Work required — Check each line of the records below and collect those that include the word "part".
----------
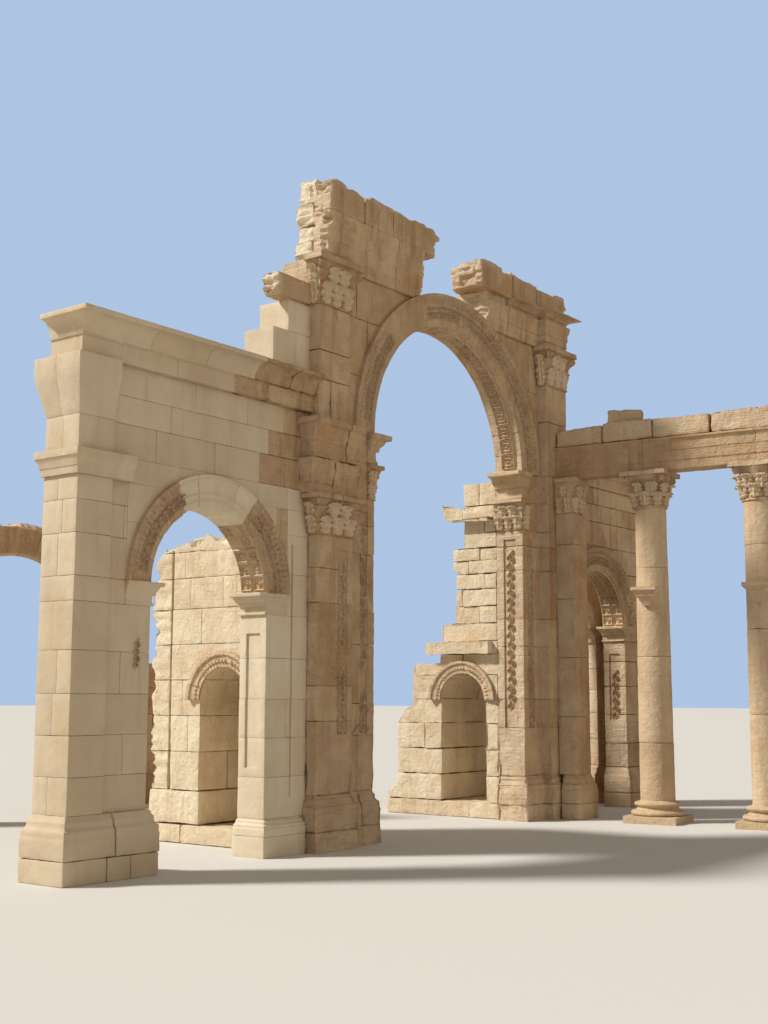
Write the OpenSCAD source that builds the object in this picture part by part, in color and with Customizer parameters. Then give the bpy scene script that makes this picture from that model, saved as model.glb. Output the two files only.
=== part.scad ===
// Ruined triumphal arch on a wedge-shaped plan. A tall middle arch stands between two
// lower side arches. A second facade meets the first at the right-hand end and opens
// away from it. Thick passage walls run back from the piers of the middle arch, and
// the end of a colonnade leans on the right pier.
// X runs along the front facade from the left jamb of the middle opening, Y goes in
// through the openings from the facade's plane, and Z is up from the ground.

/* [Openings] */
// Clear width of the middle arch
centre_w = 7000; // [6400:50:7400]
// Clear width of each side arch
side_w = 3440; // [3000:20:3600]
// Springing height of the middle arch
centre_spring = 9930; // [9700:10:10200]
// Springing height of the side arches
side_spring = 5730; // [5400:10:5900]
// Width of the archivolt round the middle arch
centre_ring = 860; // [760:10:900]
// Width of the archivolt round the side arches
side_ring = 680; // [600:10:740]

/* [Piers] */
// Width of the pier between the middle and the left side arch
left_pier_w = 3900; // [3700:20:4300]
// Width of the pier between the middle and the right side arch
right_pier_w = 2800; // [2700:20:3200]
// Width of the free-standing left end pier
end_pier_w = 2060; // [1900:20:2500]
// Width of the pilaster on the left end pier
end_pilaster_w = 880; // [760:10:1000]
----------
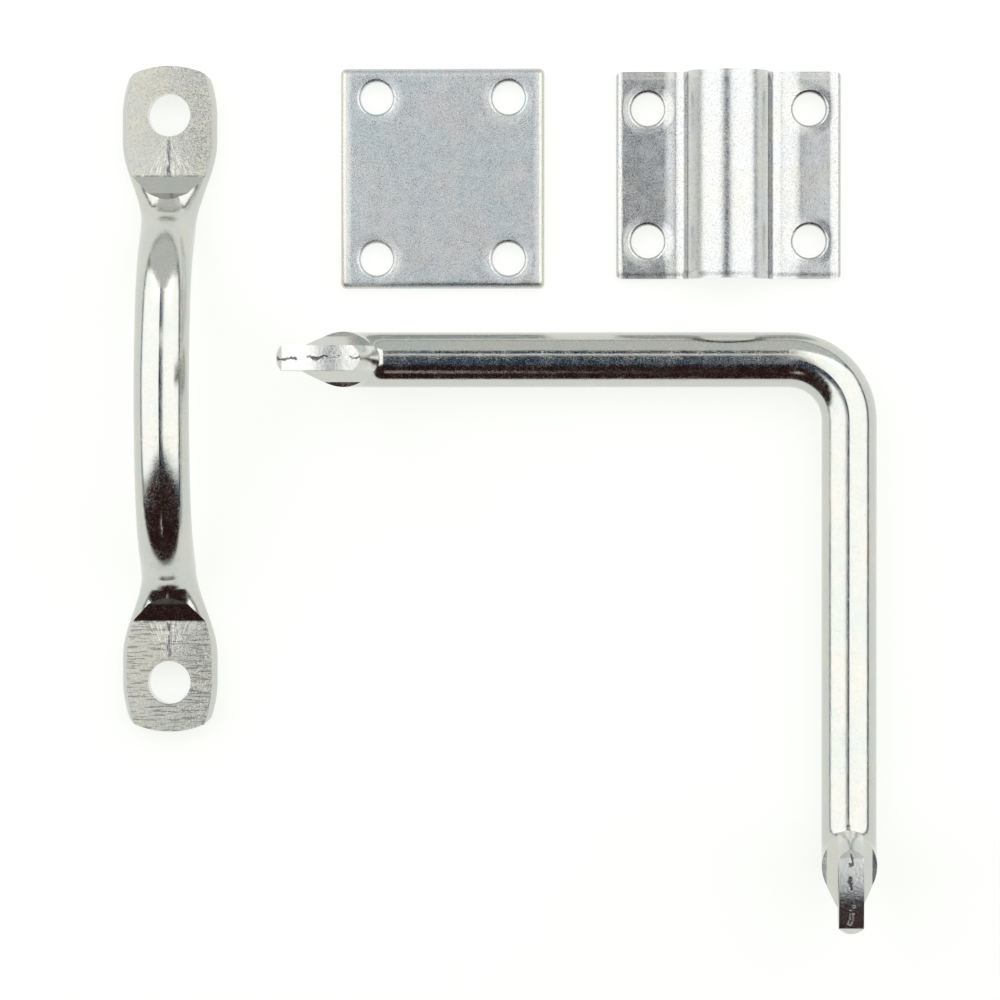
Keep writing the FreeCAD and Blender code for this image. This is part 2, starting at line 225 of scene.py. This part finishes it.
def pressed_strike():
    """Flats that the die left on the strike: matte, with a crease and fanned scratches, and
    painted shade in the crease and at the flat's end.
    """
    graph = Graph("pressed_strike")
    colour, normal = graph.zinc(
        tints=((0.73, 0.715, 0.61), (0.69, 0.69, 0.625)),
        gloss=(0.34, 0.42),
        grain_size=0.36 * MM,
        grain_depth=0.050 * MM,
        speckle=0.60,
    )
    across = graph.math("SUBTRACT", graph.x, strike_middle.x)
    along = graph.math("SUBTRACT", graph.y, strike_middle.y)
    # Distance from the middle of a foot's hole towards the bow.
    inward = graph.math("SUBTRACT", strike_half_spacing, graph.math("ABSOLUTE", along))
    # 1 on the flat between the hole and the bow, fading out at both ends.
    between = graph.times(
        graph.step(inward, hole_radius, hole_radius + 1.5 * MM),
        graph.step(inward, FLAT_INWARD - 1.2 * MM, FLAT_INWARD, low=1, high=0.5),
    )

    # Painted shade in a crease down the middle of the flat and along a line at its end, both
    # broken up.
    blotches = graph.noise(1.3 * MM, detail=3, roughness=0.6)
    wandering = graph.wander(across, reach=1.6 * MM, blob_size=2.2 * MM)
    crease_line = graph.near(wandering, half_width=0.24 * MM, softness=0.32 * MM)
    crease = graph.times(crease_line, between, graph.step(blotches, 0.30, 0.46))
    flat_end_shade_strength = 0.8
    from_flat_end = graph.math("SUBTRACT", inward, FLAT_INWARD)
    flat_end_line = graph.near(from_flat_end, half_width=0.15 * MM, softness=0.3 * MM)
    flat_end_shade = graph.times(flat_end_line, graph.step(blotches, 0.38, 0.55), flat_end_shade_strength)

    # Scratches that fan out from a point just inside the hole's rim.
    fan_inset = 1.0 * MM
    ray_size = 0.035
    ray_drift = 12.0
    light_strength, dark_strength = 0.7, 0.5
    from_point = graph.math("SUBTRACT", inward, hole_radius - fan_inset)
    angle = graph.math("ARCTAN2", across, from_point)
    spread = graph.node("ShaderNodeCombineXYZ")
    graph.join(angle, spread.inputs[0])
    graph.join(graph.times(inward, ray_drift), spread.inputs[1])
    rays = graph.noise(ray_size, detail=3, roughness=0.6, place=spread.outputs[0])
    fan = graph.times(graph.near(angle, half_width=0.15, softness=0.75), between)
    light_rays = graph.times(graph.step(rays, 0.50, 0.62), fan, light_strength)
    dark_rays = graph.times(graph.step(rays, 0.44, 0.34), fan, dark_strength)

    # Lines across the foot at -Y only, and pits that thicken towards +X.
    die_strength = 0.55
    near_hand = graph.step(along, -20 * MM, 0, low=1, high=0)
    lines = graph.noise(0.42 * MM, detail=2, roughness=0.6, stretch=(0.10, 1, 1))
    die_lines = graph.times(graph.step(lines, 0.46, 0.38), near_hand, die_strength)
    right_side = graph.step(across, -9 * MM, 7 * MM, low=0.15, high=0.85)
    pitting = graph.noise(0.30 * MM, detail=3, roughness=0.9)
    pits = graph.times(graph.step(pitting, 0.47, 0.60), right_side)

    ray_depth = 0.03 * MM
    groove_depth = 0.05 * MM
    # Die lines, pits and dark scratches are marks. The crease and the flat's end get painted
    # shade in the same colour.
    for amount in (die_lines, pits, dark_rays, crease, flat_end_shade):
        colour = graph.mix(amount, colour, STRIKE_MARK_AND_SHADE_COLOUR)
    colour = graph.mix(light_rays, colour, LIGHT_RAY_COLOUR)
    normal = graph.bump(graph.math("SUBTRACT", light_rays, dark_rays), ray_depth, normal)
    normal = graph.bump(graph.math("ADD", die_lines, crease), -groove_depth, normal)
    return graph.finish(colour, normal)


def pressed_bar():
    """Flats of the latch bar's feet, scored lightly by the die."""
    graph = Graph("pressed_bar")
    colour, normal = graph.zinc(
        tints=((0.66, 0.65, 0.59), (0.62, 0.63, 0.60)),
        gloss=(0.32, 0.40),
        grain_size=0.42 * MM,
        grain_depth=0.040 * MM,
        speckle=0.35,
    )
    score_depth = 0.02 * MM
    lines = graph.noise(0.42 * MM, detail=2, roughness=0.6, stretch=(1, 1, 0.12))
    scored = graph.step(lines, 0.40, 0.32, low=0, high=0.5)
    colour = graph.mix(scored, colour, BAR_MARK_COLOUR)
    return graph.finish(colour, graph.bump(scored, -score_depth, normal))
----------
Answer to the problem —
Write the OpenSCAD source that builds the object in this picture part by part, in color and with Customizer parameters. Then give the bpy scene script that makes this picture from that model, saved as model.glb. Output the two files only.
=== part.scad ===
Keep writing the FreeCAD and Blender code for this image. This is part 2, starting at line 225 of scene.py. This part finishes it.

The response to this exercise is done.